Tous les pays  » mondialisés  » sont confrontés peu ou prou à ces phénomènes mais avec une intensité qui varie en fonction des structures sociales et des institutions propres à chacun. En Afrique, les effets culturels et sociaux de la mondialisation sont démultipliés en raison de la domination historique subie par le continent. La crise identitaire – que les pays occidentaux connaissent aussi sous le vocable de  » perte des repères  » – n’en est que plus profonde. Les guerres dites tribales qui traversent certains pays africains ne sont peut-être alors que l’équivalent de la montée des extrêmes droites ou du racisme et en Occident. Les sociétés africaines subissent, elles aussi, une explosion de la violence, notamment en milieu urbain. La différence réside dans la faiblesse des infrastructures publiques de sauvegarde (éducation, protection sociale, police, prisons) que les réductions budgétaires imposées par les programmes d’ajustement structurel et les directives économiques qui les ont suivies ont affaiblies, détruites ou qu’elles ont tuées dans l’œuf. On voit ici une logique similaire à celle du Pacte de stabilité et de croissance de l’Union européenne qui ordonne des coupes dans les budgets publics. Sur le continent noir, la domination économique est accrue par la domination culturelle dans laquelle cette violence s’exerce. Comme avait prévenu Aimé Césaire :  » Et puisque vous parlez d’usines et d’industries, ne voyez-vous pas, hystérique, en plein cœur de nos forêts ou de nos brousses, crachant ses escarbilles, la formidable usine, mais à larbins, la prodigieuse mécanisation, mais de l’homme, le gigantesque viol de ce que notre humanité de spoliés a su encore préserver d’intime, d’intact, de non souillé, la machine, oui, jamais vue, la machine, mais à écraser, à broyer, à abrutir les peuples ? En sorte que le danger est immense (10)  » La situation du continent nous rappelle en effet combien l’être humain est la première victime des ratés de l’économie. Le drame des jeunes tentant l’émigration à tout prix à Ceuta et Mellila l’a récemment montré, sans que les institutions européennes ou internationales ne remettent en cause les politiques économiques qu’elles imposent au continent noir.

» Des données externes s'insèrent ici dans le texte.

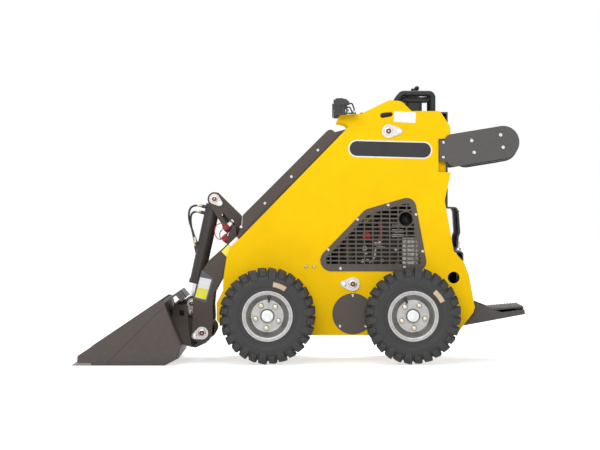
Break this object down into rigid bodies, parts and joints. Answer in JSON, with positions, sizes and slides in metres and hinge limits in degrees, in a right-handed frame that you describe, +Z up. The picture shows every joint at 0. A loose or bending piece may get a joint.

À la recherche d’autres valeurs ?
L’Afrique, par la domination dont elle est victime, montre mieux que tout autre continent l’inanité du monde mondialisé autour des valeurs de l’Occident capitaliste. Elle s’y trouve embarquée malgré elle et largement contre elle-même, trop souvent avec la complicité des élites locales. Pourtant le bilan désastreux de la mondialisation libérale – dont l’Afrique est l’expression la plus nette – devrait ouvrir les voies à une prise de conscience et à une recherche nouvelle de bien-être avec, pour le continent noir, l’enjeu de la survie immédiate. Cette recherche est d’autant plus nécessaire que les inégalités sociales et les défis écologiques se multiplient dans le monde, incitant à modifier les règles du jeu économique. Certaines valeurs africaines dites  » traditionnelles  » (économie solidaire, entraide, rapport à la matérialité, etc.) pourraient d’ailleurs servir à élaborer un contre-modèle économique moins désastreux. Là pourrait aussi se situer la contribution du continent noir à la nécessaire amélioration du monde (11). Mais, pour que ce processus s’enclenche, l’échec de cette nouvelle phase de la domination occidentale et capitaliste doit être dénoncé et les promoteurs arrogants de l’ordre mondial remis à leur place : celle de la modestie.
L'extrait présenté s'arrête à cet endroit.